Из пяти существующих сейчас видов носорогов суматранские – Dicerorhinus sumatrensis – самые мелкие и, если можно так выразиться, самые древние. Род Dicerorhinus появился около 20 миллионов лет назад, то есть родословная суматранского носорога восходит (почти без изменений) к эпохе миоцена. Генетический анализ показал, что этот носорог – ближайший родственник из ныне живущих шерстистого носорога, во время последней ледниковой эпохи обитавшего на обширной территории от Шотландии до Южной Кореи150. Эдвард Осборн Уилсон, который однажды провел вечер с матерью Сучи в зоопарке Цинциннати и хранит клочок ее волос на своем столе, назвал суматранского носорога “живым ископаемым”151.

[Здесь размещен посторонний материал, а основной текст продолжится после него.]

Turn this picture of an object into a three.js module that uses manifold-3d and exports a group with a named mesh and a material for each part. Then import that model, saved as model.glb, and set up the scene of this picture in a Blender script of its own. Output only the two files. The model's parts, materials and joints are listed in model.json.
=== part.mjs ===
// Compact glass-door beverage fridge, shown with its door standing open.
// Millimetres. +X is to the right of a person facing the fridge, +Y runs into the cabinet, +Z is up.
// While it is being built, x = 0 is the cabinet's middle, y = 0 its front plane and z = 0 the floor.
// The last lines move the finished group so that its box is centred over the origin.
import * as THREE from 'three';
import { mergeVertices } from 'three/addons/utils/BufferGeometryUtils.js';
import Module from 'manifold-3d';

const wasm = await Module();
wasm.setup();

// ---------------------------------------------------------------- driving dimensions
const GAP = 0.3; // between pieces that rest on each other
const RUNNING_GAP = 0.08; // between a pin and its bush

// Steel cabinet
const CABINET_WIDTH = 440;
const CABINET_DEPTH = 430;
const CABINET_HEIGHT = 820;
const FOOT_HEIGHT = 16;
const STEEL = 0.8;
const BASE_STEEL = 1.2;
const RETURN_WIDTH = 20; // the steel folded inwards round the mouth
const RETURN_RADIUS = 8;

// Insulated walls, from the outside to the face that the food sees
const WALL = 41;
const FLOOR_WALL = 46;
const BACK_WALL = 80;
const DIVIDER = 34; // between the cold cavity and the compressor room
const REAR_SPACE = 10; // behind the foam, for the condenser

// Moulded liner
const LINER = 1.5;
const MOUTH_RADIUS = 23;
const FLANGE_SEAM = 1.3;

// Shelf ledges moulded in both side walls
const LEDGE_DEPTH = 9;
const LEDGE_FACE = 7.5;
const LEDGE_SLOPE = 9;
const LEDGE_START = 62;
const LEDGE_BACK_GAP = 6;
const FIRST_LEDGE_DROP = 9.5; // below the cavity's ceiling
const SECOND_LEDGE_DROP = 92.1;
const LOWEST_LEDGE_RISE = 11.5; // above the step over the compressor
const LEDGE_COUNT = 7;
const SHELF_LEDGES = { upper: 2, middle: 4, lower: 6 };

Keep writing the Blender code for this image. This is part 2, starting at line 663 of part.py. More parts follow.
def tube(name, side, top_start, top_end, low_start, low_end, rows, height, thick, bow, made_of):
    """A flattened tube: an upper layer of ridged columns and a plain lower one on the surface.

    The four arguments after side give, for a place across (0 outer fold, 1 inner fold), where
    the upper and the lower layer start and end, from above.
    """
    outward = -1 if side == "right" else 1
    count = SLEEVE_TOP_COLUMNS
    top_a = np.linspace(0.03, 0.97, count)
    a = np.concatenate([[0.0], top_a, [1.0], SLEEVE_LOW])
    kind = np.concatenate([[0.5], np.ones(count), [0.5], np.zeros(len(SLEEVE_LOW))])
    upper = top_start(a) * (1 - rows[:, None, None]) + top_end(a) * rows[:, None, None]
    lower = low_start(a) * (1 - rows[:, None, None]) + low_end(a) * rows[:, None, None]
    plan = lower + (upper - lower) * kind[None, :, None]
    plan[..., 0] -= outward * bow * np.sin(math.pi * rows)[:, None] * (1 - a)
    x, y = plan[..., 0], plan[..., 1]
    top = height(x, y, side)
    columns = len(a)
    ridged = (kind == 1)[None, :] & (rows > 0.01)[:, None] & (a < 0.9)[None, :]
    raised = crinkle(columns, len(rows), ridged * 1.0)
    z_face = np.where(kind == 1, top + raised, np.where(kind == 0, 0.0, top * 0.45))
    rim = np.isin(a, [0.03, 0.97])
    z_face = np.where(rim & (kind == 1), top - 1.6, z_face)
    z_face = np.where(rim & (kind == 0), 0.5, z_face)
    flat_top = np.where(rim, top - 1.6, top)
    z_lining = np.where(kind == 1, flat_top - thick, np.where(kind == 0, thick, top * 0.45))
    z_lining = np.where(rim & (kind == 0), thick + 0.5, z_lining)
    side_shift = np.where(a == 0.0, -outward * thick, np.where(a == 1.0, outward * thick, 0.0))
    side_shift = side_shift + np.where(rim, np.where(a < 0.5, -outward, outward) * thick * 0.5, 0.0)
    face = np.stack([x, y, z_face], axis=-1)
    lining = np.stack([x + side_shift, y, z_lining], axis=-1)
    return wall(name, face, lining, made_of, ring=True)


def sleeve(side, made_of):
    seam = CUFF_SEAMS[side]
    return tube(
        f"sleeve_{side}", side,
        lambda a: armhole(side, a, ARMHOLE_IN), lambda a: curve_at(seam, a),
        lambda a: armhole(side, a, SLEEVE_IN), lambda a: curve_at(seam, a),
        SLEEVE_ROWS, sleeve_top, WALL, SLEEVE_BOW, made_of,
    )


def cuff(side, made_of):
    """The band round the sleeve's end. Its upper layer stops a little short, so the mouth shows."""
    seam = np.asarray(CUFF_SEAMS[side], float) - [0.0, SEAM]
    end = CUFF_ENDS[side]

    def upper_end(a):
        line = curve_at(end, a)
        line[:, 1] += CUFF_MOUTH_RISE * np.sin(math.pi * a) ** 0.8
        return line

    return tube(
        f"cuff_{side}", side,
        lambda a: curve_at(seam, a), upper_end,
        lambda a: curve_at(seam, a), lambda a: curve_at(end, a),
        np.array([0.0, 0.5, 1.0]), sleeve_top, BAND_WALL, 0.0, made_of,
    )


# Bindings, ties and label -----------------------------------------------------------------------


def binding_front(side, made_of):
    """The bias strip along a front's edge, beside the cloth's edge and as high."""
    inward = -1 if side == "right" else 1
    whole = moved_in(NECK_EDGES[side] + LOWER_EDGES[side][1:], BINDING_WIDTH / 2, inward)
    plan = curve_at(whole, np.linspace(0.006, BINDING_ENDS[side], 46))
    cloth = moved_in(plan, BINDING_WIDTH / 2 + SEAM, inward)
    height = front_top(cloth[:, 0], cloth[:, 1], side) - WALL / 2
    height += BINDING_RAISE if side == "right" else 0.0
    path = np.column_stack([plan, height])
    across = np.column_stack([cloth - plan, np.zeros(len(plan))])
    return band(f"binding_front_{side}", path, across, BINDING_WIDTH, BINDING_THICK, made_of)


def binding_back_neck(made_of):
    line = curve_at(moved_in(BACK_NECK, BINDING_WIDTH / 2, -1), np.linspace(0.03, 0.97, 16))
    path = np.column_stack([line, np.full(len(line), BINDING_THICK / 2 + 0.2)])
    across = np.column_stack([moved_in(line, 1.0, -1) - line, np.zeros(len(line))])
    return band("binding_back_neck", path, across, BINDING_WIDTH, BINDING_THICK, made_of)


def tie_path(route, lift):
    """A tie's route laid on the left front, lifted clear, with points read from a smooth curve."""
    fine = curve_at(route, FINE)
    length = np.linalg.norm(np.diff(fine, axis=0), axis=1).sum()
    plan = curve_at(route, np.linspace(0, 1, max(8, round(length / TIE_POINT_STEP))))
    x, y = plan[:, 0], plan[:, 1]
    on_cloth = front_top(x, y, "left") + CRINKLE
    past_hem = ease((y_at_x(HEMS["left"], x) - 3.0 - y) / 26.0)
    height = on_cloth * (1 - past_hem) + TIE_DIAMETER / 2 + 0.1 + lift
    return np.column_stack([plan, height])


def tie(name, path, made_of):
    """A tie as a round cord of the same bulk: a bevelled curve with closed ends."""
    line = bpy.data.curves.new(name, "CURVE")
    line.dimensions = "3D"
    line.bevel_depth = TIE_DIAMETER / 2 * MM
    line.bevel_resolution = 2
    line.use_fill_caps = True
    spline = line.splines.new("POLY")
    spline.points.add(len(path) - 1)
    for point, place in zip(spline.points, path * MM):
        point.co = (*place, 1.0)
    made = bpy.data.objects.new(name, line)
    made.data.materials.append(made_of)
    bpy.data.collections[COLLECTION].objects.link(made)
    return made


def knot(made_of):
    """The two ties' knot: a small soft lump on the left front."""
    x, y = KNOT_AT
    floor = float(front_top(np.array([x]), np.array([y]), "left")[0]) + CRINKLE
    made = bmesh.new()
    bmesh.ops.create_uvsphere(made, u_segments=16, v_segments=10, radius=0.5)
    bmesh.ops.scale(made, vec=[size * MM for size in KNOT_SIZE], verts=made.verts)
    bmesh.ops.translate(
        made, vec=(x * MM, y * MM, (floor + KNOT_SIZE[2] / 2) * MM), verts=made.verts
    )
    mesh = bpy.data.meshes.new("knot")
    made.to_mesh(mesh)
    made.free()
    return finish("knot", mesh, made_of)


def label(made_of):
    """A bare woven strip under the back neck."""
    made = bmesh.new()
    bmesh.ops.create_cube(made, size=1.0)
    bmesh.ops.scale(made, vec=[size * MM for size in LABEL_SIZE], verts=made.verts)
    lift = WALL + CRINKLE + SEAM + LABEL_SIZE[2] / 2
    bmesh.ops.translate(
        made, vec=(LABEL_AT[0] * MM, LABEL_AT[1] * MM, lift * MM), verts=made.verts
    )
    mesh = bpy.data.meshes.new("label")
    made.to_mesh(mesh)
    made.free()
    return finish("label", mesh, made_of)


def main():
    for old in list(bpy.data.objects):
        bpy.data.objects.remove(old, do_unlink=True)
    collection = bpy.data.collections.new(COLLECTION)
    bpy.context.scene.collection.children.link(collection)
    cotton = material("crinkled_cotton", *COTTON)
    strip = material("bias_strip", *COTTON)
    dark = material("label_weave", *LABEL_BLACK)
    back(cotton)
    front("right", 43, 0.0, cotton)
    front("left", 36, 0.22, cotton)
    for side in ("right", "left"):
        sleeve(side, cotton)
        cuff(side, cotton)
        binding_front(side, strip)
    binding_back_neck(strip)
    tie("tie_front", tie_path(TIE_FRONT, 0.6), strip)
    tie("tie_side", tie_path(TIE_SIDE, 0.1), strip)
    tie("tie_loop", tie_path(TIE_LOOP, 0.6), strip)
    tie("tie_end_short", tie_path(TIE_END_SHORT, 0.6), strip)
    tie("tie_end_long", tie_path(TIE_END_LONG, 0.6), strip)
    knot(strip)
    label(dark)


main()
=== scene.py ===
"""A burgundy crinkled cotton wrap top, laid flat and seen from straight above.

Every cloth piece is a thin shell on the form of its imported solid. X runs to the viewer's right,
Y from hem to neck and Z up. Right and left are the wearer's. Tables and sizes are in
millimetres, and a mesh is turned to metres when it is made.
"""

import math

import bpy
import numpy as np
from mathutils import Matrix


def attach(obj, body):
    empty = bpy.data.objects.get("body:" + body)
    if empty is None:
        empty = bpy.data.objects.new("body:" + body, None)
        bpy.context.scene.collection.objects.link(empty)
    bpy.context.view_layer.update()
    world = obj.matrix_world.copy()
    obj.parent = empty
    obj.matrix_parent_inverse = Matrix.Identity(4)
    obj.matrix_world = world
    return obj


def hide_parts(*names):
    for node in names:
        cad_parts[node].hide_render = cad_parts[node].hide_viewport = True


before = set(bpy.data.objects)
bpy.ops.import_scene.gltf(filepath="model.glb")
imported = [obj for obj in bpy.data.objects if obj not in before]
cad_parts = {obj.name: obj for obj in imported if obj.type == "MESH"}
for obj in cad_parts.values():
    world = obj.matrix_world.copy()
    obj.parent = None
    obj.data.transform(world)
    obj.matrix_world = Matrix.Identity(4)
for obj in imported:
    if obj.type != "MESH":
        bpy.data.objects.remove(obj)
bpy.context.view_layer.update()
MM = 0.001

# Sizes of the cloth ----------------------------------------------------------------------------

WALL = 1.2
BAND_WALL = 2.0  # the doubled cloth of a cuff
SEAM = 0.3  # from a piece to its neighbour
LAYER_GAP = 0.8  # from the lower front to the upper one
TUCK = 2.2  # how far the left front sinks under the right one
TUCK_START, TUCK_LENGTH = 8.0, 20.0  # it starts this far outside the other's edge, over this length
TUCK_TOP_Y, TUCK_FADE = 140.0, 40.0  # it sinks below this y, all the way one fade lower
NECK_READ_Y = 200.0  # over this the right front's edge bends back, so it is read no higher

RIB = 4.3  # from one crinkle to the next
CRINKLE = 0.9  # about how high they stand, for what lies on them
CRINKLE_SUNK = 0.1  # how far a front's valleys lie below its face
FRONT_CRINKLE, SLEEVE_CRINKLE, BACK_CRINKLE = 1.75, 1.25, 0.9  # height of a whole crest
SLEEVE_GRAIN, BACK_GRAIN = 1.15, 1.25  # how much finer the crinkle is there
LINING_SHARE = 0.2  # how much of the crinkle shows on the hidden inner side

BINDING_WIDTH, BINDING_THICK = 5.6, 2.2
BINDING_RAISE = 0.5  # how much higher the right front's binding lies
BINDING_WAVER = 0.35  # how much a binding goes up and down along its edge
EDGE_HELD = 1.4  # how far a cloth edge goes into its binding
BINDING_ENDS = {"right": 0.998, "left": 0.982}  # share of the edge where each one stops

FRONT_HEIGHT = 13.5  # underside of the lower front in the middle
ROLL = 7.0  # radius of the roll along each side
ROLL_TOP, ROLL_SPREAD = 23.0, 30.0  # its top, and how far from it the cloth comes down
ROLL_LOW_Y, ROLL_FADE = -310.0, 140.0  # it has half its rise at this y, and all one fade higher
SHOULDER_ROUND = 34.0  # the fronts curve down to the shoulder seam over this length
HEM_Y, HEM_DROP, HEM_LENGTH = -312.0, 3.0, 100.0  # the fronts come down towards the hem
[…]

Суматранские носороги ведут скромный одиночный образ жизни, в дикой природе обитают в густом подлеске. У них два рога – большой на конце морды и поменьше над ним, – а также заостренная верхняя губа, помогающая захватывать листья и ветки. Их половая жизнь, по меньшей мере с человеческой точки зрения, крайне непредсказуема. У самок этого вида овуляция индуцированная, то есть они не дают яйцеклетке выйти из яичника до тех пор, пока не почувствуют, что поблизости есть подходящий самец. Для Сучи ближайший подходящий самец находится за пятнадцать тысяч километров, вот почему доктор Рот стояла около носорога, засунув руку с прибором в его прямую кишку.

Примерно за неделю до этого Сучи сделали инъекцию гормонов, чтобы стимулировать яичники. Через несколько дней Рот провела искусственное осеменение – через складки шейки матки Сучи ввели длинную тонкую трубочку, через которую закачали баночку размороженного семени. Судя по записям доктора Рот, процедуру Сучи “перенесла очень хорошо”. Теперь пришло время для УЗИ. На экране компьютера появилось зернистое изображение. Доктор Рот определила местонахождение мочевого пузыря, выглядевшего темным мешком, и двинулась дальше. Она надеялась, что яйцеклетка в правом яичнике Сучи, которую было видно во время осеменения, высвободилась. Если бы это произошло, появился бы шанс, что Сучи забеременеет. Однако яйцеклетка – черный круг в сером облаке – находилась там же, где Рот видела ее в последний раз.

“Овуляции у Сучи не произошло”, – объявила Рот полудюжине смотрителей зоопарка, окруживших ее, чтобы в случае надобности чем-то помочь. К тому моменту уже вся ее рука целиком исчезла внутри носорога. Помощники хором вздохнули. “Вот черт”, – сказал кто-то. Рот вытащила руку и сняла перчатки. Она была явно расстроена, но не выглядела удивленной таким исходом.

Когда-то суматранский носорог встречался и в предгорьях Гималаев, на территории нынешних Бутана и Северо-Восточной Индии, и в Мьянме, Таиланде, Камбодже, и на Малайском полуострове, и на островах Суматра и Борнео. В XIX веке этот вид все еще был настолько распространен, что считался сельскохозяйственным вредителем. По мере того как уничтожались леса Юго-Восточной Азии, ареал носорога уменьшался и фрагментировался. К началу 1980-х годов популяция сократилась до нескольких сотен особей, большинство – в труднодоступных районах Суматры, остальные в Малайзии. Казалось, что животных ждет неминуемое вымирание, – пока в 1984 году группа специалистов по охране природы не собралась в Сингапуре, чтобы попытаться выработать стратегию спасения. Разработанный план включал, помимо прочего, создание программы по разведению вида в неволе, чтобы уберечь его от полного исчезновения. Было поймано сорок носорогов, семь из которых отправили в зоопарки США.